An amendment from House Appropriations Chairman Bob Nicholas (R-Cheyenne) — which came after the Senate amendment passed last night — raised a salary increase for educators.
The budget bill offers a 2.1 percent salary increase for other state employees. Nicholas’ amendment raised teacher salary increases from a 1.41 percent increase to 2.1 percent, adding $5 million to the external cost adjustment.
“It treats our K-12 employees the same as the rest of the public employees in the state,” said Kathy Vetter, president of the Wyoming Education Association, which advocates for teachers.
Bebout noted the House’s change, and said he anticipated the difference will end up being negotiated in a conference committee — where the two chambers send representatives to iron out differences in legislation towards the end of the session.
The Senate took significant steps to cut the budget passed by the Joint Appropriations Committee last night. After both chambers’ first round of amending the budget, the Senate’s version spends nearly $25 million less than the House’s.
Lawmakers will likely pass more amendments to the budget bill on Thursday, when the bill comes up for its final reading in both chambers.
Each session, the budget bill and supplemental budget bill are handled differently than other legislation. The JAC approves the proposed legislation, but rather than introducing the bill in the House, the measure is drawn up as two “mirror bills,” then submitted to each chamber. Under normal procedure, bills must be heard in three consecutive readings on three consecutive days. The budget bills instead are heard on first and second reading on two consecutive days, but third reading is postponed a day. Legislators use the intervening day to draw up further amendments to the bills.
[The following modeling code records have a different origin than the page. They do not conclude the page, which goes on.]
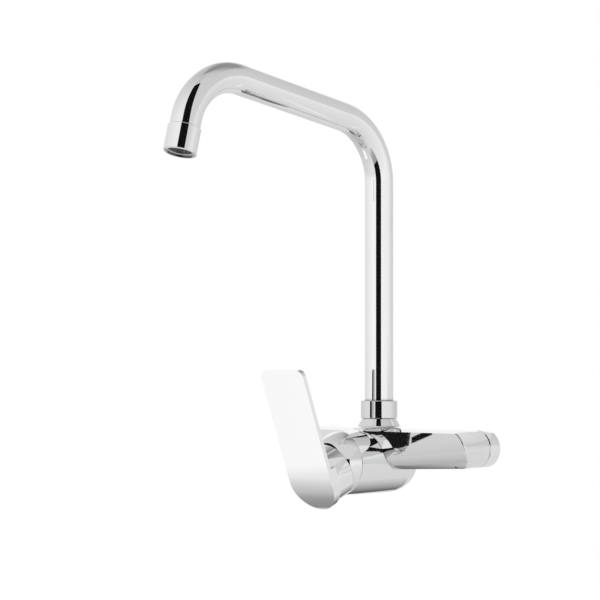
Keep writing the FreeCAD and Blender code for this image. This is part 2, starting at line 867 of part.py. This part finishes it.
def make_moving_cartridge():
    disc = at_pivot(turned_piece("moving_disc", "Y", (0, disc_height), ring_corners(
        0, dim.moving_disc_radius, moving_front, moving_back
    )))
    drill(disc, "Y", (0, disc_height), dim.mixing_recess_radius,
          moving_back - dim.mixing_recess_depth, moving_back + 1)
    carrier = at_pivot(turned_piece("disc_carrier", "Y", (0, disc_height), ring_corners(
        0, dim.moving_disc_radius, carrier_front, moving_front
    )))
    socket = dim.ball_radius + dim.running_gap
    wall = dim.ball_radius * 0.6
    collar = new_sketch(carrier, "XZ_Plane", (0, 0, -carrier_front))
    draw(collar, box_corners(-socket - wall, socket + wall, ball_height - socket - wall,
                             ball_height + socket + wall))
    pad(carrier, collar, dim.carrier_collar)
    mouth = new_sketch(carrier, "XZ_Plane", (0, 0, dim.carrier_collar - carrier_front + 1))
    draw(mouth, box_corners(-socket, socket, ball_height - socket, ball_height + socket))
    pocket(carrier, mouth, dim.carrier_collar + 1 + dim.ball_reach + dim.ball_radius - carrier_front
           + dim.running_gap)
    rotor = at_pivot(new_body("cartridge_rotor"))
    turn(rotor, "Y", (0, 0), [
        (0, -dim.rotor_front),
        (dim.rotor_radius, -dim.rotor_front),
        (dim.rotor_radius, flange_front),
        (dim.rotor_flange_radius, flange_front),
        (dim.rotor_flange_radius, flange_back),
        (0, flange_back),
    ])
    slot = new_sketch(rotor, "XZ_Plane", (0, 0, dim.rotor_front + 1))
    draw(slot, box_corners(-dim.rotor_slot / 2, dim.rotor_slot / 2, -dim.slot_bottom, dim.slot_top))
    pocket(rotor, slot, dim.rotor_front + 1 + flange_front + 1)
    window = new_sketch(rotor, "XZ_Plane", (0, 0, -flange_front))
    side = socket + wall + dim.running_gap * 4
    draw(window, box_corners(-side, side, -side, dim.slot_top + wall))
    pocket(rotor, window, dim.rotor_flange + 1)
    drill(rotor, "X", (0, 0), dim.pin_radius + dim.fit_gap / 2, -dim.rotor_radius - 1, dim.rotor_radius + 1)
    pin = doc.addObject("Part::Cylinder", "stem_pin")
    pin.Label = "stem_pin"
    bind(pin, "Radius", dim.pin_radius)
    bind(pin, "Height", dim.pin_length)
    spot = f"vector({(-dim.pin_length / 2).text};{pivot_y.text};{barrel_z.text})"
    pin.setExpression("Placement", f"placement({spot};rotation(vector(0;1;0);90))")
    pieces.append(pin)


make_fixed_cartridge()
make_moving_cartridge()


# Dome that closes the barrel and guides the lever's skirt

def make_dome():
    outer, inner, opening = dim.dome_radius, dim.dome_inner_radius, dim.dome_opening
    neck = dim.dome_seat_radius - dim.running_gap
    neck_bore = neck - dim.dome_neck_wall
    at_pivot(turned_piece("dome_cover", "Y", (0, 0), [
        (opening, -leg_of(outer, opening)),
        (leg_of(outer, dim.barrel_face), dim.barrel_face, outer),
        (neck, dim.barrel_face),
        (neck, dim.dome_neck_depth),
        (neck_bore, dim.dome_neck_depth),
        (neck_bore, -leg_of(inner, neck_bore)),
        (opening, -leg_of(inner, opening), inner, "right"),
    ]))


make_dome()


# Lever: built closed, with its plate upright, and tilted as a whole

def make_stem():
    stem = at_pivot(new_body("lever_stem"), dim.lever_tilt)
    neck = dim.ball_radius * 0.8
    neck_back = dim.ball_reach - leg_of(dim.ball_radius, neck)
    turn(stem, "Y", (0, 0), [
        (0, -dim.stem_square_start),
        (dim.stem_radius, -dim.stem_square_start),
        (dim.stem_radius, dim.stem_square_start),
        (neck, dim.stem_square_start + dim.stem_radius),
        (neck, neck_back),
        (0, dim.ball_reach + dim.ball_radius, dim.ball_radius),
    ])
    square = new_sketch(stem, "XZ_Plane", (0, 0, dim.stem_square_start))
    half = dim.stem_square / 2
    draw(square, box_corners(-half, half, -half, half))
    pad(stem, square, dim.stem_reach - dim.stem_square_start)
    drill(stem, "X", (0, 0), dim.pin_radius + dim.fit_gap, -dim.stem_radius - 1, dim.stem_radius + 1)


def make_handle():
    handle = at_pivot(new_body("lever_handle"), dim.lever_tilt)
    half, face, bend = dim.lever_half_width, dim.lever_face, dim.lever_bend
    drop = dim.lever_drop
    low = half + drop
    sag = bend - leg_of(bend, low + dim.lever_bend_start)
    plate_back = dim.lever_plate - face
    side_view = new_sketch(handle, "YZ_Plane", (0, 0, -half))
    draw(side_view, [
        (-face, dim.lever_height),
        (-face, dim.lever_bend_start),
        (sag - face, -low, bend),
        (-dim.skirt_cavity_front, -low),
        (-dim.skirt_cavity_front, half / 2),
        (plate_back, half / 2),
        (plate_back, dim.lever_height),
    ])
    pad(handle, side_view, half * 2)
    margin = 10
    corner = dim.lever_corner
    front_view = new_sketch(handle, "XZ_Plane", (0, 0, face + margin))
    draw(front_view, box_corners(-half - margin, half + margin, -half - margin, dim.lever_height + margin))
    draw(front_view, [
        (half, -drop, half),
        (half, dim.lever_height - corner),
        (half - corner, dim.lever_height, corner),
        (corner - half, dim.lever_height),
        (-half, dim.lever_height - corner, corner),
        (-half, -drop),
        (0, -low, half),
    ])
    pocket(handle, front_view, face + margin - dim.skirt_cavity_front + 1)
    lip = dim.skirt_rear_radius - dim.skirt_lip
    turn(handle, "Y", (0, 0), [
        (lip, -dim.skirt_rear),
        (dim.skirt_rear_radius, -dim.skirt_rear),
        (dim.skirt_front_radius, -dim.skirt_front),
        (0, -dim.skirt_front),
        (0, -dim.skirt_cavity_front),
        (dim.skirt_cavity_radius, -dim.skirt_cavity_front),
        (dim.skirt_cavity_radius, -dim.skirt_rear - dim.skirt_lip_depth),
    ])
    turn(handle, "Y", (0, 0), ring_corners(
        0, dim.socket_boss_radius, -dim.skirt_cavity_front - 1, -dim.socket_boss_rear
    ))
    socket = dim.stem_square / 2 + dim.fit_gap
    hole = new_sketch(handle, "XZ_Plane", (0, 0, dim.stem_reach + dim.fit_gap))
    draw(hole, box_corners(-socket, socket, -socket, socket))
    pocket(handle, hole, dim.stem_reach - dim.socket_boss_rear + 1)
    grub_y = -dim.grub_reach
    grub_hole = dim.grub_radius + dim.fit_gap
    drill(handle, "Z", (0, grub_y), grub_hole, -dim.socket_boss_radius - 1, 0)
    drill(handle, "Z", (0, grub_y), dim.plug_radius + dim.fit_gap, -half - margin, -dim.socket_boss_radius - 1)
    return handle


def make_grub_and_plug():
    grub = at_pivot(new_body("lever_screw"), dim.lever_tilt)
    top = -dim.stem_square / 2 - dim.fit_gap
    grub_y = -dim.grub_reach
    base = top - dim.grub_length
    turn(grub, "Z", (0, grub_y), ring_corners(0, dim.grub_radius, base, top))
    key = dim.grub_radius / 2
    flat = key * math.sqrt(3) / 2
    hexagon = new_sketch(grub, "XY_Plane", (0, grub_y, base + dim.grub_length / 2))
    draw(hexagon, [(key, 0), (key / 2, flat), (-key / 2, flat), (-key, 0), (-key / 2, -flat), (key / 2, -flat)])
    pocket(grub, hexagon, dim.grub_length)
    share = (dim.grub_reach - dim.skirt_rear) / (dim.skirt_front - dim.skirt_rear)
    skin = dim.skirt_rear_radius - (dim.skirt_rear_radius - dim.skirt_front_radius) * share
    plug = at_pivot(new_body("screw_plug"), dim.lever_tilt)
    turn(plug, "Z", (0, grub_y), ring_corners(0, dim.plug_radius, -skin, dim.plug_length - skin))


make_stem()
make_handle()
make_grub_and_plug()


# Checks, then one STEP file for each piece

def faults():
    doc.recompute()
    found = []
    for item in doc.Objects:
        if "Invalid" in item.State or "Error" in item.State:
            found.append(f"{item.Label}: {item.State}")
    for piece in pieces:
        if piece.Shape.isNull() or not piece.Shape.isValid():
            found.append(f"{piece.Label}: no valid shape")
    return found


problems = faults()
if problems:
    raise RuntimeError("; ".join(problems))

os.makedirs("parts", exist_ok=True)
for piece in pieces:
    piece.Shape.exportStep(f"parts/{piece.Label}.step")
    print(f"{piece.Label}: {len(piece.Shape.Solids)} solid, {piece.Shape.Volume / 1000:.3f} cm3")
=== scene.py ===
import json
import math

import bmesh
import bpy
from mathutils import Matrix, Vector

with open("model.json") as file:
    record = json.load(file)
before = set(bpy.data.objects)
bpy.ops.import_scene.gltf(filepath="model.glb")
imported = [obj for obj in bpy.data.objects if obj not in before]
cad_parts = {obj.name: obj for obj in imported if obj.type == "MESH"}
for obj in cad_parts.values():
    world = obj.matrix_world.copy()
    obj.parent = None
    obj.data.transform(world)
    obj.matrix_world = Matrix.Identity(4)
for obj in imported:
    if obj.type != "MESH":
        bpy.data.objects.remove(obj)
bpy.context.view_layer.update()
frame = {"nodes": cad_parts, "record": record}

nodes = frame["nodes"]


# Shader nodes

def blank_material(name):
    material = bpy.data.materials.new(name)
    material.use_nodes = True
    tree = material.node_tree
    return material, tree, tree.nodes["Principled BSDF"]


def wire(tree, kind, inputs=(), **settings):
    """A node with its settings and its inputs, each a value or another node's socket."""
    node = tree.nodes.new(kind)
    for name, value in settings.items():
        setattr(node, name, value)
    for name, value in dict(inputs).items():
        if isinstance(value, bpy.types.NodeSocket):
            tree.links.new(value, node.inputs[name])
        else:
            node.inputs[name].default_value = value
    return node


def grey(level):
    return (level, level, level, 1.0)


def reckon(tree, operation, first, second=0.0):
    return wire(tree, "ShaderNodeMath", {0: first, 1: second}, operation=operation).outputs["Value"]


def spread(tree, value, low, high):
    """The value, from 0 to 1, spread between low and high."""
    limits = {"Value": value, "To Min": low, "To Max": high}
    return wire(tree, "ShaderNodeMapRange", limits).outputs["Result"]


def share_of(tree, value, low, high, **settings):
    """0 where the value is low or less, 1 where it is high or more, and rising between."""
    limits = {"Value": value, "From Min": low, "From Max": high}
    return wire(tree, "ShaderNodeMapRange", limits, **settings).outputs["Result"]


def mix_colours(tree, factor, first, second):
    """The first colour where the factor is 0, the second where it is 1."""
    colours = {"Factor": factor, "A": first, "B": second}
    return wire(tree, "ShaderNodeMix", colours, data_type="RGBA").outputs["Result"]


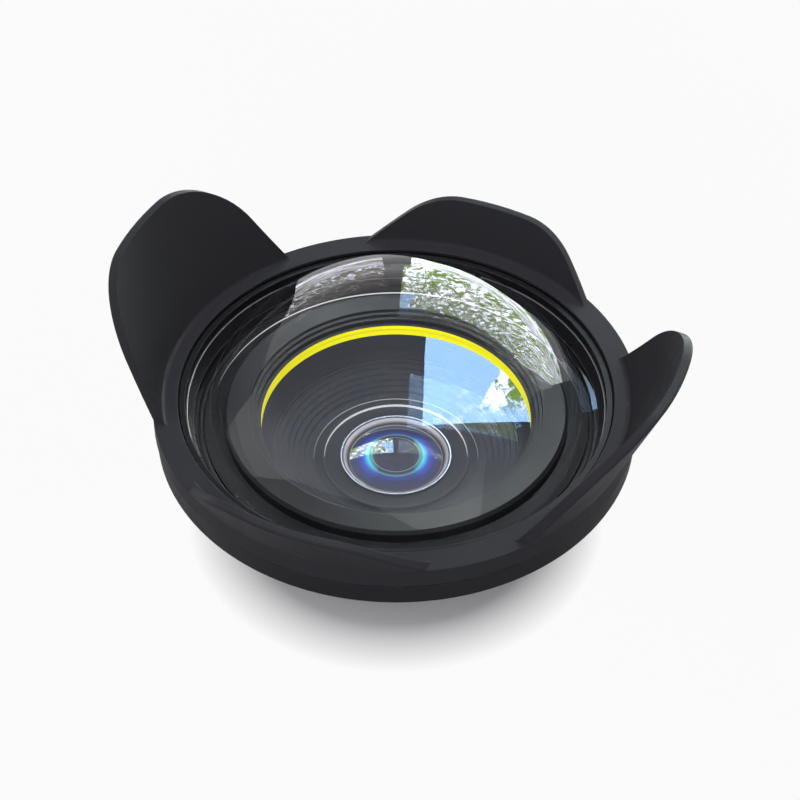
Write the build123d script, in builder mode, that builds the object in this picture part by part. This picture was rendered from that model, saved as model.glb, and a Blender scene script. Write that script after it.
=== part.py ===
from build123d import *
import os
from math import cos, hypot, radians, sin, sqrt, tan

# Underwater wide-angle conversion lens with a petal hood, in millimetres.
# The lens stands on the end of its rear thread at z = 0 and looks up along +Z, the optical axis.
# The long hood petals lie on X and the short ones on Y. Heights build up from the rest plane.

os.makedirs("parts", exist_ok=True)

# Fits
RUNNING_FIT = 0.06  # radial, between parts that turn or slide on each other
SLIP_FIT = 0.05  # radial, between fixed parts that are pushed or screwed together
SEAT_GAP = 0.02  # at a glass seat, filled by a film of sealant
END_GAP = 0.25  # axial, beside a part that turns

# Rear mount, an M67 x 0.75 male thread drawn as a plain cylinder
THREAD_R = 33.5
THREAD_LENGTH = 4.6
THREAD_CHAMFER = 0.5
MOUNT_FLANGE_R = 36.5
MOUNT_FLANGE_T = 2.4
MOUNT_BOSS_R = 32.0
MOUNT_BOSS_LENGTH = 4.0
MOUNT_SCREW_R = 1.0
MOUNT_SCREW_LENGTH = 4.0
MOUNT_SCREW_COUNT = 3

# Rear lens and its tube
REAR_RECESS = 1.6
REAR_TUBE_R = 29.5
REAR_TUBE_WALL = 1.95
REAR_RING_T = 1.9
REAR_RING_WIDTH = 2.5
REAR_LENS_EDGE = 1.6
REAR_LENS_CURVE = 160.0
REAR_SEAL_T = 0.5
REAR_SEAT_WIDTH = 2.0
SPANNER_SLOT_WIDTH = 2.0
SPANNER_SLOT_DEPTH = 0.9

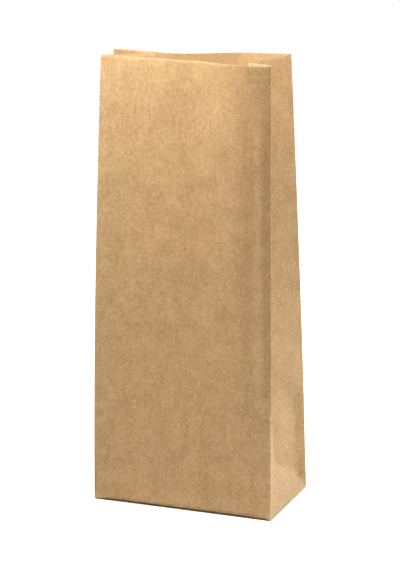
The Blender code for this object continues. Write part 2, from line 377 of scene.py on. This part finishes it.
rows = np.concatenate(
    [
        knee_rows,
        np.linspace(KNEE, imprint_rows[0], low_count + 1)[1:-1],
        imprint_rows,
        np.linspace(imprint_rows[-1], mouth_rows[0], high_count + 1)[1:-1],
        mouth_rows,
    ]
)

panels = [
    ("front", front, front_places),
    ("right_gusset", right_gusset, gusset_places),
    ("back", back, back_places),
    ("left_gusset", left_gusset, gusset_places),
]
flat = []
panel_of = []
place_of = []
for number, (name, shape, at) in enumerate(panels):
    points = shape(at, rows)
    flat.append(points[:-1])
    panel_of += [number] * (len(at) - 1)
    place_of += list(at[:-1])
flat = np.concatenate(flat)
panel_of = np.array(panel_of)
place_of = np.array(place_of)
columns = len(flat)


def round_crease(flat, at, marks):
    """Replaces a fold's columns, within the last mark of it, by a smooth bend."""
    reach = marks[-1]
    count = len(marks) - 1
    corner = flat[at].copy()
    low, high = flat[(at - count) % columns].copy(), flat[(at + count) % columns].copy()
    offsets = [-m for m in marks[::-1]] + list(marks[1:])
    for step, offset in zip(range(-count, count + 1), offsets):
        t = (offset + reach) / (2 * reach)
        flat[(at + step) % columns] = (1 - t) ** 2 * low + 2 * t * (1 - t) * corner + t * t * high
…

People tracking the bills, HB1 – General government appropriations-2 and SF1 – General government appropriations, can see the amendments proposed in each chamber by clicking on the Amendments tab on the LSO website page posting each version of the bill.
CORRECTION: This story has been corrected to note that third reading amendments on the budget bill will come Thursday, not Friday as previously reported. —Ed.